The southern hemisphere has a special allure. Using Solarium software, we can spend the night tracking the constellations you won't see in the northern hemisphere. The skies of Africa are so clear you won't need a telescope, but you're more than welcome to bring one or use mine. With so little pollution in the air, you'll have a crystal clear view of the heavens.

South Africa is host to the KAT-7 (MeerKAT) and soon (possibly) the SKA - Square Kilometre Array - the most powerful radio telescope on the planet. We can visit these sites in the Karoo where special government legislation ensures a no-fly zone, zero cellular interference and as little man-made interruption as possible.

The South African Astronomical Observatory (SAAO) is the national centre for optical and infrared astronomy in South Africa. SAAO headquarters are in the suburb of Observatory in Cape Town.

The main telescopes used for research are located at the SAAO observing station near Sutherland in the Northern Cape, a four-hour drive from Cape Town.
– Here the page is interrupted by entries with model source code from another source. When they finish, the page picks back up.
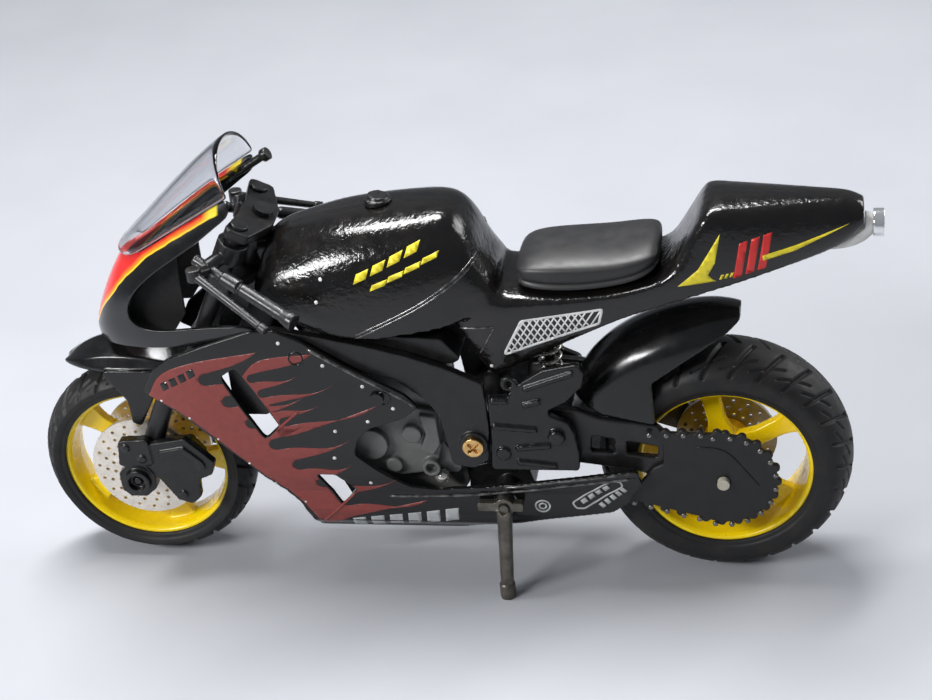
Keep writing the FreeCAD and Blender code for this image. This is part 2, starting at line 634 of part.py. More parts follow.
def tank_and_tail():
    """Tank, seat base and tail as one thin casting, open underneath."""
    outer = body_loft(TANK).fuse(body_loft(TAIL, straight=True))
    tank_rows = [(x + (1.4 if x < -30 else 0), h, t, w, b) for x, h, t, w, b in TANK]
    tail_rows = [(x - (2.0 if x > 93 else 0), h, t, w, b) for x, h, t, w, b in TAIL]
    inner_tank = body_loft(tank_rows, CAST_T, 6.0)
    inner_tail = body_loft(tail_rows, CAST_T, 6.0, True)
    shell = outer.cut(inner_tank).cut(inner_tail)
    web = plate([(9.4, 64.0), (13.0, 64.0), (16.0, 74.0), (13.0, 82.0), (10.0, 82.0)], -14.0, 14.0)
    shell = shell.fuse(web.common(outer))
    stem_room = rod(along_steer(-12), along_steer(14), 5.8)
    return shell.cut(stem_room).cut(plate(SPINE, -5.0, 5.0, 1.5))


def seat_pad():
    rows = ((22.6, 7.4, 77.2, 74.6), (25.5, 9.4, 79.0, 73.4), (33.0, 10.2, 79.4, 73.0),
            (42.0, 10.2, 79.6, 74.2), (49.0, 9.8, 80.6, 76.2), (52.4, 7.0, 80.2, 77.8))
    wires = []
    for x, half, top, low in rows:
        wires.append(hull_section(x, half, top, (top + low) / 2, low - 4.0))
    pad = Part.makeLoft(wires, True, False)
    return pad.cut(body_loft(TANK)).cut(body_loft(TAIL, straight=True))


def tail_light():
    """Clear moulding that closes the tail, and its round lens."""
    rows = ((84.5, 2.6, 83.2, 81.0, 77.6), (89.0, 3.0, 85.0, 82.0, 78.2), (93.6, 2.6, 85.2, 82.6, 79.8),
            (95.2, 1.8, 84.6, 82.8, 81.0))
    wires = []
    for x, half, top, waist, bottom in rows:
        wires.append(hull_section(x, half, top, waist, bottom))
    housing = Part.makeLoft(wires, True, False).cut(body_loft(TAIL, straight=True))
    lens = rod((95.2, 0, 82.9), (97.4, 0, 82.9), 2.9)
    return housing, lens


NOSE = (  # x, half width, top, waist height, bottom
    (-71.4, 3.4, 64.0, 61.0, 58.2),
    (-69.4, 6.6, 68.4, 63.0, 57.8),
    (-64.5, 9.6, 77.6, 66.0, 58.2),
    (-56.0, 12.6, 83.0, 68.0, 59.6),
    (-46.0, 13.8, 89.0, 72.0, 62.0),
    (-36.0, 13.2, 96.6, 78.0, 64.6),
)


def nose_cut(half):
    """Everything above the line where the screen meets the nose."""
    points = [(-63.6, 79.6), (-57.4, 77.8), (-53.6, 81.0), (-46.0, 86.6), (-40.0, 90.8), (-34.6, 94.0),
              (-30.0, 120.0), (-75.0, 120.0)]
    return plate(points, -half, half, 0.5)


def nose_room():
    """The space inside the nose cowl."""
    rows = [(x + (1.6 if x < -71 else 0.6), h, t, w, b) for x, h, t, w, b in NOSE[:-1]]
    rows.append((-34.0, 13.2, 98.0, 78.0, 64.6))
    return body_loft(rows, PANEL_T, 6.0)


def inner_panel():
    """Left inner wall of the nose, which closes the front of the side opening."""
    outline = [(-61.5, 60.6), (-61.0, 71.0), (-56.0, 76.5), (-50.0, 81.5), (-48.5, 82.5),
               (-48.5, 66.0), (-52.0, 61.0)]
    wall = plate(outline, -8.2, -7.4)
    return wall.common(nose_room())


def upper_fairing():
    """Nose cowl: thin shell, open at the back, underneath and at both sides."""
    outer = body_loft(NOSE)
    side_hole = plate([(-59.6, 71.0), (-56.2, 75.0), (-51.0, 80.4), (-45.0, 84.0), (-37.6, 89.6),
                       (-34.0, 92.6), (-30.0, 90.0), (-30.0, 66.6), (-55.6, 64.8), (-59.6, 66.8)],
                      -30, 30, 1.2)
    shell = outer.cut(nose_room()).cut(side_hole).cut(nose_cut(30))
    strip = plate([(-75.0, 50.0), (-30.0, 50.0), (-30.0, 64.6), (-52.0, 60.4), (-66.0, 58.6), (-69.0, 58.0)],
                  -30, 30, 0.5)
    return shell.cut(strip)


def windscreen():
    """Thin curved screen above the nose."""
    wires = []
    rows = ((-57.2, 8.4, 78.2, -62.4, 79.2), (-46.0, 10.0, 86.8, -49.6, 92.2),
            (-34.0, 10.8, 94.6, -36.6, 103.0))
    for x_side, half, z_side, x_top, z_top in rows:
        outer = Part.Arc(vec(x_side, -half, z_side), vec(x_top, 0, z_top),
                         vec(x_side, half, z_side)).toShape()
        rise = vec(x_top - x_side, 0, z_top - z_side)
        crown = vec(x_top, 0, z_top) - rise * (SCREEN_T / rise.Length)
        inner = Part.Arc(vec(x_side, -half + SCREEN_T, z_side), crown,
                         vec(x_side, half - SCREEN_T, z_side)).toShape()
        a = Part.makeLine(outer.valueAt(outer.FirstParameter), inner.valueAt(inner.FirstParameter))
        b = Part.makeLine(outer.valueAt(outer.LastParameter), inner.valueAt(inner.LastParameter))
        wires.append(Part.Wire(Part.sortEdges([outer, b, inner, a])[0]))
    return Part.makeLoft(wires, True, False)


SIDE_OUTLINE = ((-58.4, 50.8), (-55.6, 56.4), (-51.8, 59.8), (-43.4, 63.6), (-31.0, 66.4), (-21.8, 63.9),
                (-12.8, 57.8), (0.4, 50.6), (2.0, 48.0), (-1.8, 44.6), (-6.4, 42.8), (-10.6, 41.0),
                (-13.6, 37.4), (-13.2, 35.0), (-4.4, 28.6), (2.0, 25.4), (12.0, 25.0), (30.0, 28.4),
                (47.6, 31.6), (48.0, 27.0), (41.4, 19.4), (25.0, 16.4), (-6.0, 9.4), (-20.0, 9.4),
                (-25.2, 13.0), (-27.4, 21.2), (-38.0, 33.6), (-49.6, 45.0))
SLOT_A = ((-40.0, 55.4), (-36.6, 57.0), (-32.6, 50.4), (-29.0, 43.0), (-32.6, 39.8), (-36.4, 47.8))
SLOT_B = ((-22.6, 30.0), (-18.6, 29.8), (-14.4, 25.4), (-18.4, 21.0))


def side_fairing():
    """Left side panel and belly half: a thin skin bent inwards at the bottom."""
    skin = [(-16.4, 72.0), (-16.6, 40.0), (-16.0, 30.0), (-14.3, 25.4), (-13.9, 19.0), (-10.4, 13.0),
            (-5.0, 10.6), (-0.3, 9.6)]
    back = [(min(y + PANEL_T, -0.3), z + (0.9 if z < 20 else 0.0)) for y, z in skin]
    points = [vec(-70, y, z) for y, z in skin] + [vec(-70, y, z) for y, z in reversed(back)]
    band = Part.Face(Part.makePolygon(points + [points[0]])).extrude(vec(130, 0, 0))
    panel = band.common(plate(SIDE_OUTLINE, -30, 0, 1.0))
    panel = panel.cut(plate(SLOT_A, -30, 0, 0.6)).cut(plate(SLOT_B, -30, 0, 0.6))
    panel = panel.cut(cross((-6.8, 50.5), -30, 0, 0.9))
    return panel.cut(cross((STAND_X, STAND_Z), -30, 0, 2.7))


def screen_stay():
    """Round stay with a knob on its end, inside the right rear corner of the screen."""
    low = (-40.4, 8.5, 89.4)
    high = (-31.0, 8.5, 95.2)
    stay = rod(low, high, 0.9)
    knob = rod(toward(low, high, 0.95), toward(low, high, 1.1), 1.45)
    peg = rod(toward(low, high, 0.12), (-39.2, 15.0, 90.0), 0.8)
    return joined([stay, knob, peg])


def screws():
    """Screws of the side panels."""
    heads = []
    for sign in (-1, 1):
        heads.append(joined([cross((-6.8, 50.5), *sorted((sign * 16.6, sign * 17.5)), 1.5),
                             cross((-6.8, 50.5), *sorted((sign * 14.4, sign * 16.6)), 0.9)]))
    save("fairing_screws", Part.makeCompound(heads))


def shells():
    body = tank_and_tail()
    save("tank_and_tail", body)
    cap = joined([rod((-5.8, 0, 86.6), (-5.6, 0, 89.4), 2.9), rod((-5.6, 0, 89.3), (-5.5, 0, 90.0), 2.2)])
    save("fuel_cap", cap.cut(body_loft(TANK)))
    save("seat_pad", seat_pad())
    housing, lens = tail_light()
    save("tail_light_housing", housing)
    save("tail_light_lens", lens)
    cowl = upper_fairing()
    save("upper_fairing", cowl)
    wall = inner_panel()
    save("inner_panel_left", wall)
    save("inner_panel_right", mirrored(wall))
    save("screen_stay", largest(screen_stay().cut(cowl)))
    save("windscreen", largest(windscreen().cut(cowl)))
    panel = side_fairing()
    save("side_fairing_left", panel)
    save("side_fairing_right", mirrored(panel))
    screws()


def chassis():
    save("main_frame", main_frame())
    save("engine_block", engine_block())
    save("radiator", radiator())
    save("air_box", air_box())
    save("engine_cover_left", engine_cover())
    save("engine_cover_right", mirrored(engine_cover()))
    save("frame_plate_left", frame_plate())
    save("frame_plate_right", mirrored(frame_plate()))
    save("footrest_bracket_left", footrest_bracket())
    save("footrest_bracket_right", mirrored(footrest_bracket()))
    ball = Part.makeSphere(1.7, vec(4.2, -10.6, 26.8))
    save("oil_cap", ball.cut(engine_block()).cut(engine_cover()))
    chassis_small()
    save("stand_leg", stand_leg())


wheels()
steering()
chassis()
rear_end()
shells()
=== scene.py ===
"""Looks of the toy racing motorcycle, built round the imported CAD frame.

Points are written in millimetres about the middle of the wheelbase on the
ground, as in the part's source: X to the rear, Y to the machine's right, Z up.
at() turns them into the frame's metres.  The left side, at -Y, has the stand.
"""
import json
import math

import bmesh
import bpy
import numpy as np
from mathutils import Matrix, Vector
from mathutils.bvhtree import BVHTree


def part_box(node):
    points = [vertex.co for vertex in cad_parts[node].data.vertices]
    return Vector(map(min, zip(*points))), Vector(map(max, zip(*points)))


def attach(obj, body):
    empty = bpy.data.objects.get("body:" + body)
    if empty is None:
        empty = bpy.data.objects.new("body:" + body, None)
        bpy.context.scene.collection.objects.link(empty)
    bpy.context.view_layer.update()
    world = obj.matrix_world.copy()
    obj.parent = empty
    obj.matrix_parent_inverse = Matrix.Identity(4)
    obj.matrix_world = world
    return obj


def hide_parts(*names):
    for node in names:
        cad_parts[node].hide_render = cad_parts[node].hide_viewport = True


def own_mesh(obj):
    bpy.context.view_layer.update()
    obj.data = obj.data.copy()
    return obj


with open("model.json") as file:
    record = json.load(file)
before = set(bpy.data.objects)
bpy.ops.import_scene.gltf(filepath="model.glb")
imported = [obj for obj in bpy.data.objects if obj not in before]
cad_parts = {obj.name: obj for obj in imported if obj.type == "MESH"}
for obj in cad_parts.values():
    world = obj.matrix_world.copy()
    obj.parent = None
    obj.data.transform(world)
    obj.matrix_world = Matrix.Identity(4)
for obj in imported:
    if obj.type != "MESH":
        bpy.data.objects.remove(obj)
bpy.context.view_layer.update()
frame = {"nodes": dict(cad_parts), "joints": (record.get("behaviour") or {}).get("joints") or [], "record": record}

MM = 0.001
JOINTS = {joint["name"]: joint for joint in frame["joints"]}
FRONT_AXLE = Vector(JOINTS["front_wheel_spin"]["pos_m"])
REAR_AXLE = Vector(JOINTS["rear_wheel_spin"]["pos_m"])
MIDDLE_X = (FRONT_AXLE.x + REAR_AXLE.x) / 2
BODY_OF = {node: body for body, nodes in frame["record"]["behaviour"]["bodies"].items() for node in nodes}
SLOT_OF = {part["node"]: part["material_slot"] for part in frame["record"]["subparts"]}


def at(x, y, z):
    """A point in millimetres about the wheelbase's middle, as a frame point."""
    return Vector((MIDDLE_X + x * MM, y * MM, z * MM))


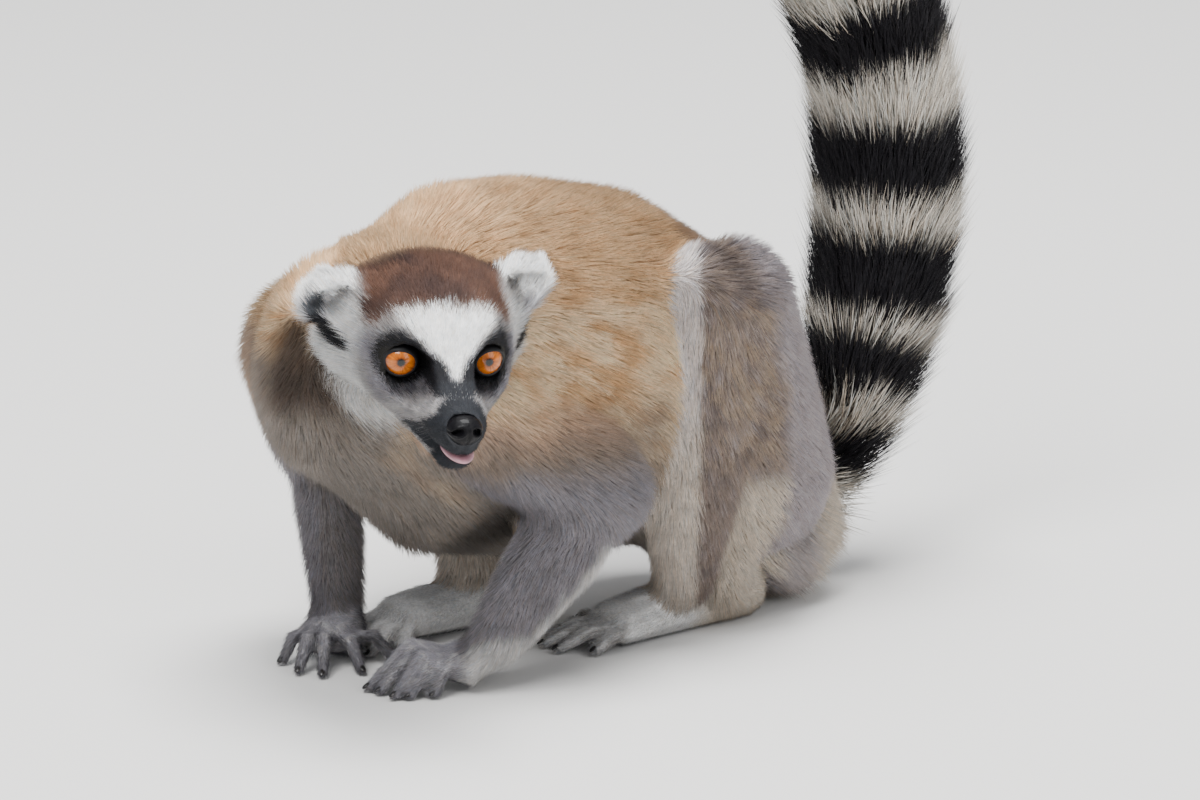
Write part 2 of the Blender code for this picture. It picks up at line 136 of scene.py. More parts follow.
@dataclass
class Places:
    """Turns places between the world, the frame that the solids were drawn in, and the head's.

    Eyes_middle is between the eyes in the drawn frame, turn, pitch and roll are the head's, and
    solid_eye and eye are the left eye's middle in the solids and here, in the head's frame.
    """

    eyes_middle: Spot = (83.4, -135.1, 158.0)
    turn: float = math.radians(69.0)
    pitch: float = math.radians(12.0)
    roll: float = math.radians(4.3)
    solid_eye: Spot = (-8.5, 18.8, -2.0)
    eye: Spot = (-8.6, 17.9, -1.2)
    axes: Array = field(init=False)
    shift: Array = field(init=False)

    def __post_init__(self) -> None:
        """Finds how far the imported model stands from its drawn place, by its eyes."""
        rotation = (
            Matrix.Rotation(self.turn, 3, "Z")
            @ Matrix.Rotation(self.pitch, 3, "X")
            @ Matrix.Rotation(self.roll, 3, "Y")
        )
        self.axes = np.array(rotation) @ np.array([[0, 1, 0], [-1, 0, 0], [0, 0, 1]])
        corners = [np.array(corner) for name in ("left", "right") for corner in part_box(f"eye_{name}")]
        drawn = self.from_head(np.array([[self.solid_eye[0], 0.0, self.solid_eye[2]]]))[0]
        self.shift = np.mean(corners, axis=0) / MM - drawn

    def from_head(self, rows: Array) -> Array:
        """Turns (forward, left, up) in the head into drawn places."""
        return rows @ self.axes.T + np.array(self.eyes_middle)

    def to_head(self, rows: Array) -> Array:
        """Turns drawn places into (forward, left, up) in the head."""
        return (rows - np.array(self.eyes_middle)) @ self.axes

    def to_world(self, rows: Array) -> Array:
        """Turns drawn places in millimetres into world places in metres."""
        return (rows + self.shift) * MM

    def from_world(self, rows: Array) -> Array:
        """Turns world places in metres into drawn places in millimetres."""
        return rows / MM - self.shift

    def in_world(self, place: Spot) -> Vector:
        """Turns one drawn place into a world vector."""
        return Vector(self.to_world(np.array([place]))[0])

    def head_matrix(self, place: Spot) -> Matrix:
        """Gives the world matrix, scaled to millimetres, of a frame at a place in the head.

        Args:
            place: The place, as (forward, left, up).

        Returns:
            The matrix.
        """
        matrix = Matrix((self.axes * MM).tolist()).to_4x4()
        matrix.translation = self.in_world(self.from_head(np.array([place]))[0])
        return matrix


# The coat's kinds and where each grows


class Tuft(Enum):
    """The shapes of tuft by their triangles: short and straight, or long and bent over."""

    STRAIGHT = 3
    BENT = 6


@dataclass(frozen=True)
class Fur:
    """How the coat grows on one part.

    Depth is from the tips to the skin. Length and width are a tuft's, lift is its angle from the
    skin in degrees and count is tufts in a square millimetre of skin. Gather is the share by
    which tips lean to the middle of their clump, whose size is given. Rough is how far tufts stray
    from the lie. The last is painted shade and light: how much darker the roots are, deep in the
    coat, and how much lighter the tips, at its outside.
    """

    depth: float
    length: float
    width: float
    lift: float
    count: float
    clump: float
    gather: float
    rough: float = 0.12
    tick: float = 0.1


def both(name: str) -> tuple[str, str]:
    """Names a part of the left and of the right side."""
    return f"{name}_left", f"{name}_right"


# The coat's kinds, each after the parts that it grows on
KINDS = (
    (("head",), Fur(2, 5, 0.34, 21, 5.1, 3, 0.14)),
    (("jaw",), Fur(0.7, 2.2, 0.32, 15, 5, 2, 0.1)),
    (both("ear"), Fur(1.1, 7.2, 0.36, 25, 5.5, 3, 0.26)),
    (("neck",), Fur(5, 11.5, 0.52, 27, 2.3, 5, 0.26)),
    (("chest", "trunk"), Fur(4.6, 9, 0.52, 29, 2.15, 4.5, 0.34, 0.18)),
    (both("upper_arm"), Fur(4.5, 10, 0.5, 26, 2.2, 4.5, 0.3, 0.16, 0.14)),
    (both("forearm"), Fur(2.8, 7.5, 0.46, 23, 2.4, 3.5, 0.26, 0.14, 0.2)),
    (both("hand"), Fur(0.8, 3.4, 0.36, 17, 3.4, 2, 0.14, 0.14, 0.2)),
    (both("thigh"), Fur(4, 8.5, 0.5, 29, 2.7, 3.8, 0.46, 0.3, 0.18)),
    (both("shank"), Fur(3, 8, 0.48, 24, 2.5, 4, 0.3, 0.16, 0.16)),
    (both("foot"), Fur(1.1, 3.4, 0.4, 16, 2.2, 2.5, 0.12, 0.12, 0.14)),
    (tuple(f"tail_{i}" for i in range(1, 7)), Fur(13, 32, 0.5, 25, 1.6, 5.5, 0.2, 0.22, 0.06)),
)
FURS = {name: fur for names, fur in KINDS for name in names}
NODES = tuple(FURS)


def trait(nodes: Array, name: str) -> Array:
    """Gives a number of the coat's kind for each part number."""
    return np.array([getattr(fur, name) for fur in FURS.values()])[nodes]


def on_parts(nodes: Array, *names: str) -> Array:
    """Tells which of the part numbers belong to the named parts."""
    return np.isin(nodes, [NODES.index(name) for name in names])


# The way that the hair lies on these parts, as a direction in the drawn frame
LIES = {
    "neck": (-0.75, 0.45, -0.45),
    "chest": (0.0, 0.85, -0.5),
    "trunk": (0.0, 0.8, -0.6),
    "upper_arm_left": (0.3, 0.6, -0.7),
    "upper_arm_right": (-0.2, 0.3, -0.95),
    "forearm_left": (-0.1, -0.5, -0.85),
    "forearm_right": (0.2, 0.05, -1.0),
    "thigh_left": (0.1, 0.55, -0.85),
    "thigh_right": (-0.1, 0.55, -0.85),
    "shank_left": (-0.1, 0.15, -1.0),
    "shank_right": (0.1, -0.1, -1.0),
}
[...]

Probably one of the most important reasons anyone visits Sutherland can be found 18km (11mi) outside of the town in the direction of Fraserburg, the largest telescope iin the southern hemisphere, namely SALT (Southern African Large Telescope). Enjoy a guided tour Mondays through Saturdays.

In the CBD itself, you can travel the wonders of the universe in the comfort of your armchair at the Iziko Planetarium.